El legado de Allende no cabe en los manuales fríos de la historia: es un legado vivo, encarnado en las luchas de hoy. Su voz serena y firme, que nos llamó a no rendirnos porque “más temprano que tarde se abrirán las grandes alamedas”, sigue siendo un faro para quienes creemos que Chile no puede resignarse a vivir bajo la sombra de un modelo impuesto con sangre y represión.
Por Daniel Jadue
Han pasado 52 años desde aquel amanecer trágico en que los aviones de la Fuerza Aérea bombardearon La Moneda y, con ello, asesinaron no solo al Presidente Salvador Allende, sino también la esperanza de un pueblo que había decidido, de manera democrática y soberana, abrir el camino hacia el socialismo.
Ese día no fue solo un golpe contra un gobierno, sino contra la posibilidad histórica de demostrar que en América Latina podíamos construir un destino de justicia social, igualdad y dignidad sin tutelajes externos ni imposiciones del imperialismo.
El legado de Allende no cabe en los manuales fríos de la historia: es un legado vivo, encarnado en las luchas de hoy. Su voz serena y firme, que nos llamó a no rendirnos porque “más temprano que tarde se abrirán las grandes alamedas”, sigue siendo un faro para quienes creemos que Chile no puede resignarse a vivir bajo la sombra de un modelo impuesto con sangre y represión.
Sin embargo, 52 años después seguimos en deuda. No hemos alcanzado toda la verdad, no hemos conquistado plena justicia, no hemos reparado las heridas de miles de familias, y, peor aún, seguimos administrando el modelo neoliberal que la dictadura dejó como herencia maldita. Los gobiernos que se autoproclamaron progresistas prefirieron cuidar la “estabilidad de los mercados” antes que cumplir con el mandato popular de desmontar los pilares del capitalismo autoritario: las AFP, la privatización del agua, la mercantilización de la educación y la salud, la Constitución del 80 maquillada pero nunca enterrada.

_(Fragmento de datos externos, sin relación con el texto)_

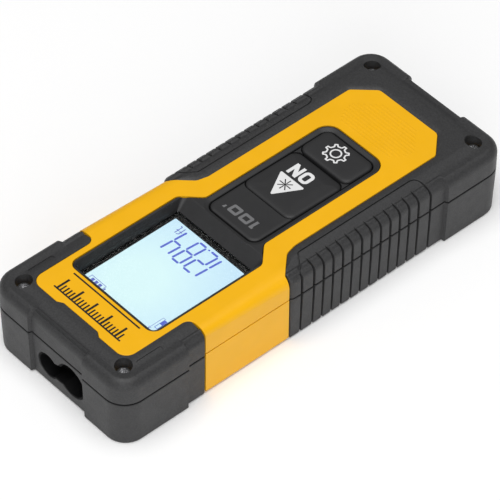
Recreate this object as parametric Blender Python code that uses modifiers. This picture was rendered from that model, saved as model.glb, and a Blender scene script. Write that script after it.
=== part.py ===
"""Laser distance meter: a pocket instrument in a two-part housing with moulded rubber bumpers.

All sizes are in millimetres and the helpers turn them into metres. +Y is the way the laser points,
+Z is up out of the display, and the origin is under the middle, where the corner feet stand.
"""

import math

import bmesh
import bpy
from mathutils import Matrix, Vector

MM = 0.001
GAP = 0.3
ARC_STEPS = 3
ROUND_SIDES = 20

# Overall size, measured over the corner pads.
HALF_LENGTH = 56.45
HALF_WIDTH = 22.15
PAD_PROUD = 0.8
FOOT_HEIGHT = 0.5

# Levels above the surface that the meter stands on.
PARTING = 12.5
RUBBER_PARTING_GAP = 0.4
SHELL_BOTTOM = 0.7
SHELL_TOP = 19.36
CORE_BOTTOM = 1.5
CORE_TOP = 17.4
CEILING = 15.8
FLOOR_LOW = 2.0
FLOOR_HIGH = 2.6
RUBBER_CREST_FRONT = 19.3
RUBBER_CREST_REAR = 19.7

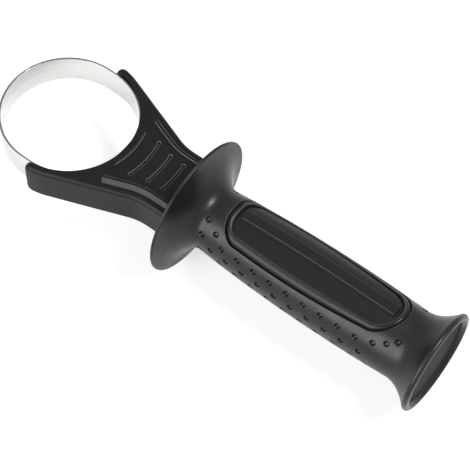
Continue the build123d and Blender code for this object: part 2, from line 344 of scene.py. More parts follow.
def bridge_openings(mesh: bpy.types.Mesh, split_x: float) -> None:
    """Joins the two open rims on each side of a plane, so that the shell is closed.

    Args:
        mesh: Mesh to close.
        split_x: Place of the plane in metres.
    """
    work = bmesh.new()
    work.from_mesh(mesh)
    for side in (-1, 1):
        rims = [e for e in work.edges if e.is_boundary and side * (e.verts[0].co.x - split_x) > 0]
        bmesh.ops.bridge_loops(work, edges=rims)
    bmesh.ops.recalc_face_normals(work, faces=work.faces)
    work.to_mesh(mesh)
    work.free()


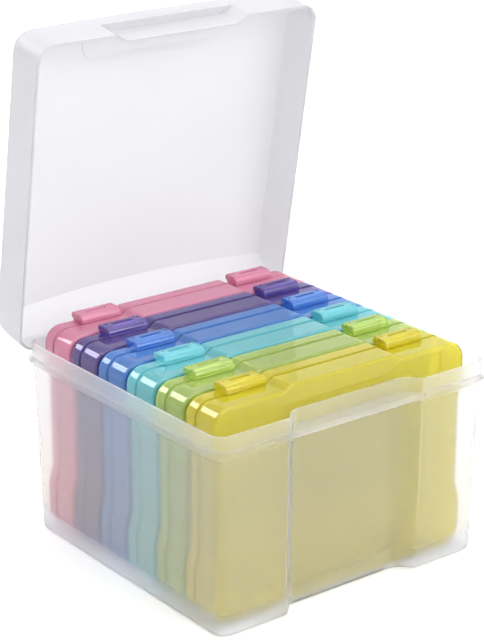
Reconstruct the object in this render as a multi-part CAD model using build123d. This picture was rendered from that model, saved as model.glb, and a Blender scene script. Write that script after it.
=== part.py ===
from build123d import *
import math
import os

# A storage box with a hinged lid that holds six photo cases, each standing on its long edge.
# Millimetres. X runs along the front, -Y is the front, +Z is up.
# The origin is the middle of the box's underside.

# --- Photo cases ----------------------------------------------------------------------------
case_colours = ["yellow", "green", "cyan", "blue", "purple", "pink"]  # front to back
case_width = 196.5
case_height = 138.9          # to the low parts of the top edge
case_thickness = 29.8
case_gap = 0.7               # between neighbours
case_wall = 1.3
case_face_wall = 1.5
base_depth = 19.1            # front shell, up to the seam
case_top_radius = 11.5
case_bottom_radius = 13.0
front_edge_radius = 1.6
front_inner_radius = 1.1
back_edge_radius = 3.5
seam_bevel_width = 3.2       # slanted band of the front shell beside the seam
seam_bevel_depth = 0.8
seam_chamfer = 0.5           # of the back shell beside the seam
hump_height = 3.4            # raised middle of the top edge
hump_run = 5.0
hump_foot_radius = 3.0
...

Esa tibieza abrió las puertas al negacionismo y al retorno impúdico de la ultraderecha, que hoy relativiza los crímenes, justifica el golpe y amenaza con repetir la historia. No podemos permitirlo. No basta con recordar: es tiempo de actuar.
Conmemorar este 11 de septiembre no puede ser un ritual vacío. Es un compromiso profundo con la construcción inconclusa que Allende nos legó: la democracia socialista, capaz de garantizar a cada persona lo que el mercado niega; una democracia que no se limita al voto, sino que abarca la economía, la cultura, el territorio y la vida cotidiana.
Hoy, cuando la sombra del fascismo vuelve a recorrer el continente, debemos reafirmar con más fuerza que nunca que el socialismo no es una utopía pasada, sino una necesidad urgente de nuestro presente y futuro. Porque la dignidad no se negocia, la justicia no se posterga y la memoria no se rinde.
A 52 años del golpe, reafirmemos que el sacrificio de Salvador Allende y de quienes entregaron su vida por un Chile más justo no fue en vano. Sigamos luchando por abrir las grandes alamedas, esas que aún esperan que el pueblo, organizado y consciente, vuelva a caminar libre y soberano hacia un futuro socialista y democrático.
Ese es el verdadero homenaje: convertir el dolor en fuerza, la memoria en acción y la historia en porvenir.